On cherchera ailleurs l'obtention d'une reconnaissance de la Palestine
Le représentant palestinien à l'ONU Riyad Mansour a accusé le Conseil de n'avoir pas su prendre ses responsabilités et promis de chercher ailleurs l'obtention d'une reconnaissance de la Palestine.
"Les Palestiniens et le monde ne peuvent plus attendre. Ce message, en dépit de l'issue regrettable d'aujourd'hui, est tout à fait clair", a-t-il déclaré devant le Conseil.
Les responsables palestiniens se réuniront mercredi pour décider de la suite à donner au vote, a précisé M. Mansour.
Les Palestiniens avaient dit qu'en cas de rejet de leur résolution ils chercheraient notamment à rejoindre la Cour pénale internationale afin d'y mettre « Israël » en accusation pour crimes de guerre à Gaza.
"Israël" exhorte à mettre fin à la marche palestinienne vers la folie
Le représentant d' « Israël » a pour sa part exhorté à mettre fin à la démarche palestinienne.
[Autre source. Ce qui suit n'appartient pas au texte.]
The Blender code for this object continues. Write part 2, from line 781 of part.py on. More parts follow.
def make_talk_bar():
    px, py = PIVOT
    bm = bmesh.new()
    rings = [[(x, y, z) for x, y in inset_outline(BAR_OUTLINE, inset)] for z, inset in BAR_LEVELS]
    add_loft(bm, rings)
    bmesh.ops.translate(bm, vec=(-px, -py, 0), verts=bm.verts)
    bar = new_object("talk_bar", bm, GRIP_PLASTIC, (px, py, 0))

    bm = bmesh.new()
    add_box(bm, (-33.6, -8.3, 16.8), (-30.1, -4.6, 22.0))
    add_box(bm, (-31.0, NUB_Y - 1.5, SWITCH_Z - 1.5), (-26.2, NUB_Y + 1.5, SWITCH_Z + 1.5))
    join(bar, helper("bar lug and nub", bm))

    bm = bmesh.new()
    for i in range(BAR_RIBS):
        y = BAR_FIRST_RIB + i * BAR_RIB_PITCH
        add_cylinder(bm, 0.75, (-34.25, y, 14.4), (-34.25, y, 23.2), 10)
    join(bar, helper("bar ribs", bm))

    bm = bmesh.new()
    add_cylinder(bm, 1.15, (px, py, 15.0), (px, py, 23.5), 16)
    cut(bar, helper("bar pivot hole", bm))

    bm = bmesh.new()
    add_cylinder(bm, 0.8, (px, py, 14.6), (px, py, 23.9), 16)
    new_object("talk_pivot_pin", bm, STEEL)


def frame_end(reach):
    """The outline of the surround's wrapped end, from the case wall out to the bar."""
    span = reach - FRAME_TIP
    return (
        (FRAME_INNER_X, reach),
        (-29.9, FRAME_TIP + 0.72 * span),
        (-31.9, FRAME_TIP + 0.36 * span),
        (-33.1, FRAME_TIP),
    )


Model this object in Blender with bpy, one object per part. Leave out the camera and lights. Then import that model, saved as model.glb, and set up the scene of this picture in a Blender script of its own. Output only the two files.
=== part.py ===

"J'ai des informations pour les Palestiniens: vous ne pouvez pas vous diriger vers un Etat en vous agitant et en provoquant", a dit Israel Nitzan. "J'exhorte le Conseil à arrêter de se prêter au jeu des Palestiniens et à mettre fin à leur marche vers la folie".
Pour le ministre israélien des Affaires étrangères, Avigdor Lieberman, "l'échec de la résolution doit apprendre aux Palestiniens que les provocations et les tentatives d'imposer des mesures unilatérales à Israël ne les mèneront nulle part".
Pour un commentateur de la radio publique, "Israël a évité un fiasco, mais il ne s'agit que d'une victoire à court terme" car "les pressions internationales vont se poursuivre".
Moscou évoque une erreur stratégique
De son côté, la Russie a regretté l'échec de la résolution palestinienne.
"La Fédération de Russie regrette que le Conseil de sécurité de l'ONU n'a pas réussi à adopter le projet de résolution", a déclaré l'ambassadeur russe à l'ONU, Vitali Tchourkine pendant la séance du Conseil, d'après des images diffusées par la chaîne de télévision russe Rossiya 24.
"Nous considérons qu'il s'agit d'une erreur stratégique", a-t-il ajouté.
L'ambassadeur russe a également accusé Washington de "monopoliser" les négociations israélo-palestiniennes et de les mener "dans une impasse".